Their orbits are not random but appear to be in a so-called chain of resonance, meaning that the orbital period of each planet is related to that of its neighbors by a ratio of small whole numbers. For example, for every eight orbits made by the innermost planet, the next planet orbits five times, while the next one out orbits three times. Planets don’t form in such tidy arrangements, which suggests that the TRAPPIST-1 planets were born in orbits farther out, before migrating inward and becoming trapped in the stable, resonant orbits. Forming in the system’s colder outer regions, where volatile compounds such as water and carbon dioxide freeze out, makes it possible that the planets incorporated those ices and carried them along to a warmer place where they could melt, evaporate, and become oceans and atmospheres.
One question that hangs over these planets is whether they are rocky, like Earth, or gassy, like mini-Neptunes. A measure of their density would answer that question. But for that, astronomers need to know their mass—individual transit studies reveal only size. However, in the case of TRAPPIST-1 the team was able to estimate masses by watching for a subtle gravitational effect on the planets’ orbits. Because the planets are bunched, they exert a small gravitational pull when they pass by each other. This occasional tug causes some transits to occur slightly later or earlier than expected. By measuring these transit timing variations and performing some fearsome modeling of the system, they were able to estimate the planets’ masses—and work out their densities. They all seemed to be rocky.
The next question for astronomers: Do the planets have atmospheres, and—if so—what are they made of? Transits can reveal atmospheres because as a planet passes in front of its star, atmospheric gases can absorb certain frequencies of the light passing through. Such observations are pushing the spectroscopic powers of even the Hubble Space Telescope to its limits. “Hubble is observing [the system], but it’s a little bit on the edge because of the size of the telescope,” Queloz says. So far, the team has confirmed that neither of the two innermost planets has a thick envelope of hydrogen gas, which is what you would expect if they were mini-Neptunes.
Realistically, any detailed study of TRAPPIST-1’s atmospheres will have to wait for the launch of Hubble’s successor, the James Webb Space Telescope (JWST), due late next year. With the frequent transits, “you can just stare with JWST,” Henning says. He thinks the JWST will be able to tease out the composition of the planets’ atmospheres, which has never yet been achieved for an Earth-sized exoplanet. Discerning biomarkers—which could be a particular mixture of methane, ozone, and oxygen—within those atmospheres, however, will be “extremely challenging,” Henning says. “It’s a goal, but may take longer than the next couple of years.” It may also take the muscle of the next generation of extremely large telescopes on Earth, which will debut next decade.

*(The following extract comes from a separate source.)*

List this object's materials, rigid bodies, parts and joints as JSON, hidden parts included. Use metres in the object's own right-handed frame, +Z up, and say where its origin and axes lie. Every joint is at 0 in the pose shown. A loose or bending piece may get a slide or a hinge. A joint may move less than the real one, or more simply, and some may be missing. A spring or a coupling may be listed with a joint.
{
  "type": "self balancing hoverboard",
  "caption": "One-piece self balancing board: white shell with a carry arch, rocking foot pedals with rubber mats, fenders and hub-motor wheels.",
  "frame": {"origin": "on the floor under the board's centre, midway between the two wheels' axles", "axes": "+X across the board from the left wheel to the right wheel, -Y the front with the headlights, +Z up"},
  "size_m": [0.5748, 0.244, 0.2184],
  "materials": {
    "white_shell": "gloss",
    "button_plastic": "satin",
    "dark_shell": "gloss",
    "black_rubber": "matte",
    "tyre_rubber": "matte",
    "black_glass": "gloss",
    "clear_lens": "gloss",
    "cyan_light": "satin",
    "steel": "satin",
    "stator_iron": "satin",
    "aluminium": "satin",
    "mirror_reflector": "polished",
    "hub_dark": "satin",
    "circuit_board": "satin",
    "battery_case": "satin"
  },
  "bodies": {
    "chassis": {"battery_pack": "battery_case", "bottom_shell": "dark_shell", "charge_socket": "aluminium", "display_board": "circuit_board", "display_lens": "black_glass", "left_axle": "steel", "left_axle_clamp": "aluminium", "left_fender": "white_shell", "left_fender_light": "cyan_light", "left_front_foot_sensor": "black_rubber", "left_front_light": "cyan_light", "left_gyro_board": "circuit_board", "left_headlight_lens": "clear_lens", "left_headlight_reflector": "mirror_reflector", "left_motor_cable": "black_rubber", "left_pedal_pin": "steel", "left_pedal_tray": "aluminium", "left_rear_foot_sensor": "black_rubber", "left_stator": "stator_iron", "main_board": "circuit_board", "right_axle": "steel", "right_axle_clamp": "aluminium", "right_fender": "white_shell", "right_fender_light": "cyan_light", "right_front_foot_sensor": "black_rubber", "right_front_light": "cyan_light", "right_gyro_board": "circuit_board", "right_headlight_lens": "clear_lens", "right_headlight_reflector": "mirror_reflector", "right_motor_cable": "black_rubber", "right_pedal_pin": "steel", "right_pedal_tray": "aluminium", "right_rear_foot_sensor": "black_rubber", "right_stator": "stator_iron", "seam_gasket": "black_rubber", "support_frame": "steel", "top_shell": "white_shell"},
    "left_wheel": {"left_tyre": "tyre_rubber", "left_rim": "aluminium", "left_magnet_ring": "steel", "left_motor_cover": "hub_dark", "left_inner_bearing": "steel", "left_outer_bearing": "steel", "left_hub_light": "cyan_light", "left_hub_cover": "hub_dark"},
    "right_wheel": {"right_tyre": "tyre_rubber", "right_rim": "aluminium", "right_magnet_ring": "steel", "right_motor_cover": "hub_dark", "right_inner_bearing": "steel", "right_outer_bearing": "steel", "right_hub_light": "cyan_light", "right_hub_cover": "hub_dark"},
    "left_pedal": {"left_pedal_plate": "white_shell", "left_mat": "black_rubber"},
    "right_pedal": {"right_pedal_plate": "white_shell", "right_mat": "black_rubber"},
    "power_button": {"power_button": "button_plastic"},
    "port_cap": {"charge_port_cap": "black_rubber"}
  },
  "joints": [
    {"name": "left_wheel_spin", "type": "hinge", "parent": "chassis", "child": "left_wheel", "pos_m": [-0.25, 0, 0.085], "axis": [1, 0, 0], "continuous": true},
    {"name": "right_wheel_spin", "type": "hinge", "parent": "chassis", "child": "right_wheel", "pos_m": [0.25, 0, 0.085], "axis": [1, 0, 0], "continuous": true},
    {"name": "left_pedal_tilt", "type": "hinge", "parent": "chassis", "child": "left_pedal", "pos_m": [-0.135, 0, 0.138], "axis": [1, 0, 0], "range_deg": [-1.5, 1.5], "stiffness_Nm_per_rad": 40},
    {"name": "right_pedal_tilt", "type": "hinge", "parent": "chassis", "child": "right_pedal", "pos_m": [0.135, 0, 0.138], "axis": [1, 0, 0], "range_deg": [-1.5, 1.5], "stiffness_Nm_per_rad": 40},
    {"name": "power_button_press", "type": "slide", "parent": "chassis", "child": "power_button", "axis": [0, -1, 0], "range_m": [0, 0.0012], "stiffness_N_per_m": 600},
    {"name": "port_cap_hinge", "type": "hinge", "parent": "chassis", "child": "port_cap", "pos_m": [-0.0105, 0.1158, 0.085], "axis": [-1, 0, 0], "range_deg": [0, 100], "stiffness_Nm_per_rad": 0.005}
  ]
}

Researchers are prepared to wait a few more years for this, perhaps the greatest prize in astronomy. But the discovery of TRAPPIST-1 certainly gives them more hope that they will get there. The TRAPPIST project was only a forerunner for a more concerted search for exoplanets around dwarfs called SPECULOOS, which will rely on four 1-meter telescopes currently being installed at ESO’s Paranal Observatory in Chile. Over the next few years it will survey a thousand such stars. “Imagine how many similar systems may be out there,” Madhusudhan says. “The universe could be teeming with these things."